Rosewall and most other WCT players did not play the French Open; yet, Rosewall still tried to reach his 1970s goal by winning Wimbledon. In the quarterfinals, Rosewall needed about four hours to defeat Richey in five sets, whereas Newcombe quickly defeated Colin Dibley. In the semifinals, the older Rosewall was no match for the younger Newcombe and lost in straight sets. Later in the summer, Rosewall and some other WCT players (Laver, Andrés Gimeno, Emerson, Cliff Drysdale, Fred Stolle, and Roche) did not play the US Open because of the growing conflict between the International Lawn Tennis Federation (ILTF) and the WCT. The illnesses of both his sons was an additional reason for Rosewall not playing this tournament.

As a contract pro, Rosewall was not allowed to play the Davis Cup, and he concentrated mainly on the WCT circuit organised similarly to the Grand Prix circuit which was the equivalent for the independent pros: 20 tournaments (including the Australian Open), each giving the same points amount. The top eight players in ranking points were invited to the WCT Finals, an eight-man tournament, equivalent of the Grand Prix Masters for the WCT players, played in November in Houston and Dallas. When the WCT players were off, they could play tournaments on the Grand Prix circuit. The war between the ILTF and WCT climaxed in a ban by the ILTF beginning on 1 January 1972 of the WCT players from the Grand Prix circuit.

Rosewall ended third on the 1971 WCT circuit behind Laver and Okker and qualified for the WCT Finals. He won the title, beating Newcombe in the quarterfinals, defeating Okker in the semifinals and beating Laver in a four-set final in what was considered at the time as the best match, with their 1970 Sydney final, between the two rivals since their 1968 French Open final. As a WCT player Rosewall played few Grand Prix tournaments but he had earned enough points to play the Grand Prix Masters held about ten days after his WCT Finals. He refused the invitation as he was tired after a long season and took his holidays at the end of the year.

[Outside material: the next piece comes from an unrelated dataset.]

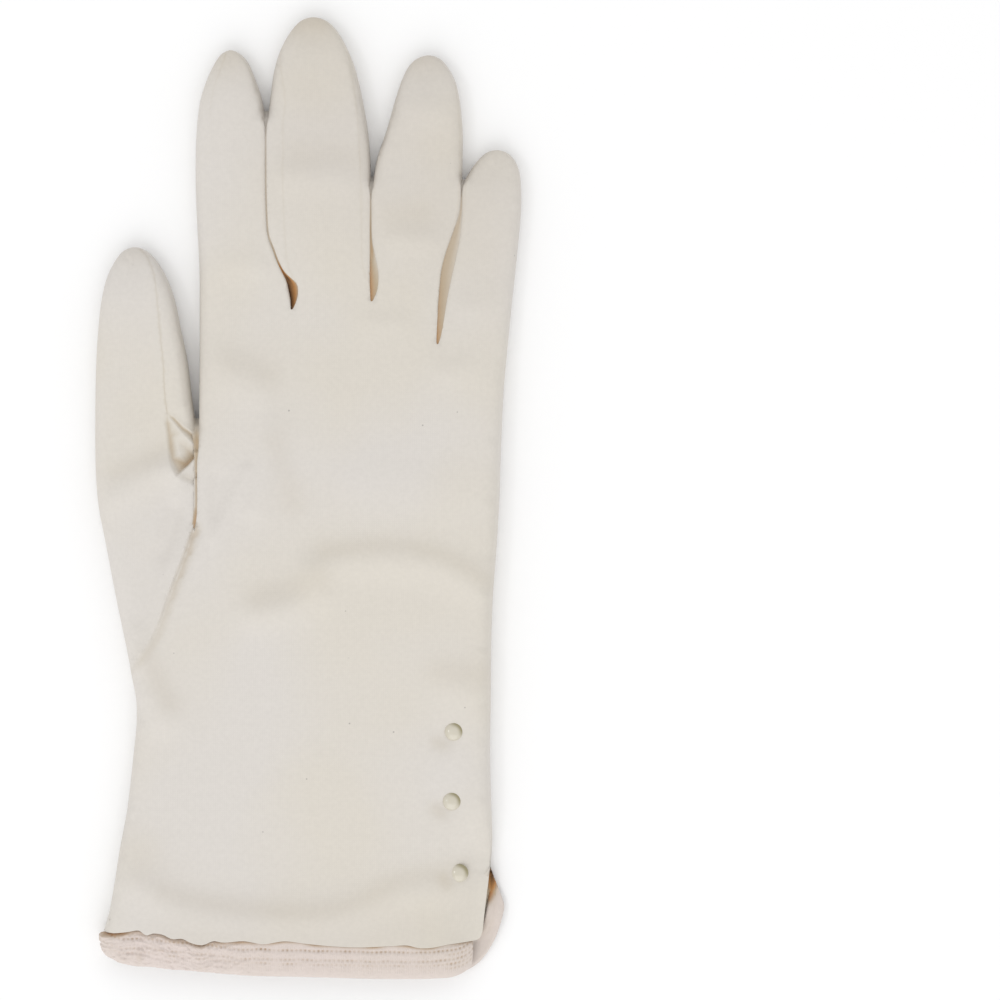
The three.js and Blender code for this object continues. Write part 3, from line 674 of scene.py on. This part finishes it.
# The free edge of the cloth runs from the top of the vent down the back's side of it, along the
# hem, round the fold at the left, back along the palm's hem and up the palm's side of the vent.
back_loop = [places.find((x, y, 0))[1] for x, y in [border[-1], *back_free, border[0]]]
palm_places = tree_of(palm)
palm_loop = [palm_places.find((x, y, 0))[1] + len(back) for x, y in palm_free[::-1]]
loop = np.array(back_loop + palm_loop)
loop_point = skin[loop]
loop_normal = normals_of(skin, skin_faces)[loop]
loop_along = np.roll(loop_point, -1, axis=0) - np.roll(loop_point, 1, axis=0)
loop_out = np.cross(loop_normal, loop_along)
loop_out /= np.linalg.norm(loop_out, axis=1)[:, None]

# The hem is turned under: places across the fold, outwards from the edge and down from the face,
# and how much painted shade lies there, for the shadow line under the fold.
HEM_TURN = [(0.1, 0.03, 0), (0.2, 0.12, 0.1), (0.24, 0.3, 0.25), (0.12, 0.55, 0.35), (-0.2, 0.68, 0.3),
            (-0.8, 0.73, 0.1), (-3.2, 0.75, 0)]
# The turned edge runs out thin at the top of the vent.
to_vent_top = np.linalg.norm(loop_point[:, :2] - border[-1], axis=1)
taper = 0.1 + 0.9 * step(to_vent_top, 0, 5)[:, None]
hem_rows = [loop_point + taper * (loop_out * out - loop_normal * down) for out, down, _ in HEM_TURN]
hem_grid = np.vstack([loop, len(skin) + np.arange(len(hem_rows) * len(loop)).reshape(-1, len(loop))])
hem_grid = np.column_stack([hem_grid, hem_grid[:, 0]])
hem_faces = np.concatenate([row_faces(*pair) for pair in zip(hem_grid, hem_grid[1:])])
hem_points = np.concatenate(hem_rows)
hem_shade = np.repeat([shade_amount for *_, shade_amount in HEM_TURN], len(loop))
skin = np.concatenate([skin, hem_points])
skin_faces = np.concatenate([skin_faces, hem_faces])
skin_weave = np.concatenate([skin_weave, skin[hem_faces][:, :, :2]])
hem_vent_shade = shade_at_vent(hem_points[:, :2]) * np.tile(loop >= len(back), len(HEM_TURN))
skin_shade = np.concatenate([skin_shade, np.maximum(hem_shade, hem_vent_shade)])
skin[:, 2] = np.maximum(skin[:, 2], 0)
skin_normal = normals_of(skin, skin_faces)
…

In 1971, Rosewall won eight tournaments and 76 out of 97 matches (78%) and in direct confrontations trailed Newcombe 1–3, Laver 2–3 but led Smith 1–0. Collins ranked Rosewall third after Newcombe and Smith. Tingay ranked Rosewall 4th, Rino Tommasi 1st. Geist ranked Rosewall co-No. 1 tied with Newcombe and Smith. That year, as in 1970, there was no clear undisputed World No. 1.

====1972====
1972 saw a return to separate circuits because all traditional ILTF events held from January to July were forbidden to the WCT players. This included the Davis Cup but also the French Open and Wimbledon. The 1972 Australian Open organisers used a trick to avoid the ban of the WCT players. They held the tournament from 27 December 1971, four days before the ban could be applied, to 3 January 1972. Thus all contract as well as independent pros could enter but few were interested because it was held during Christmas and New Year's Day period. The draw included only eight non-Australian players. Rosewall reached the final in which he defeated Mal Anderson to win his fourth Australian title and the eighth, and last, Grand Slam title of his career and became the oldest Grand Slam male champion (37 years and 2 months old) in the Open Era. (Note: Arthur Gore won Wimbledon at the age of 41 years in the year 1909 and is the oldest Grand Slam singles winner in the history of tennis.)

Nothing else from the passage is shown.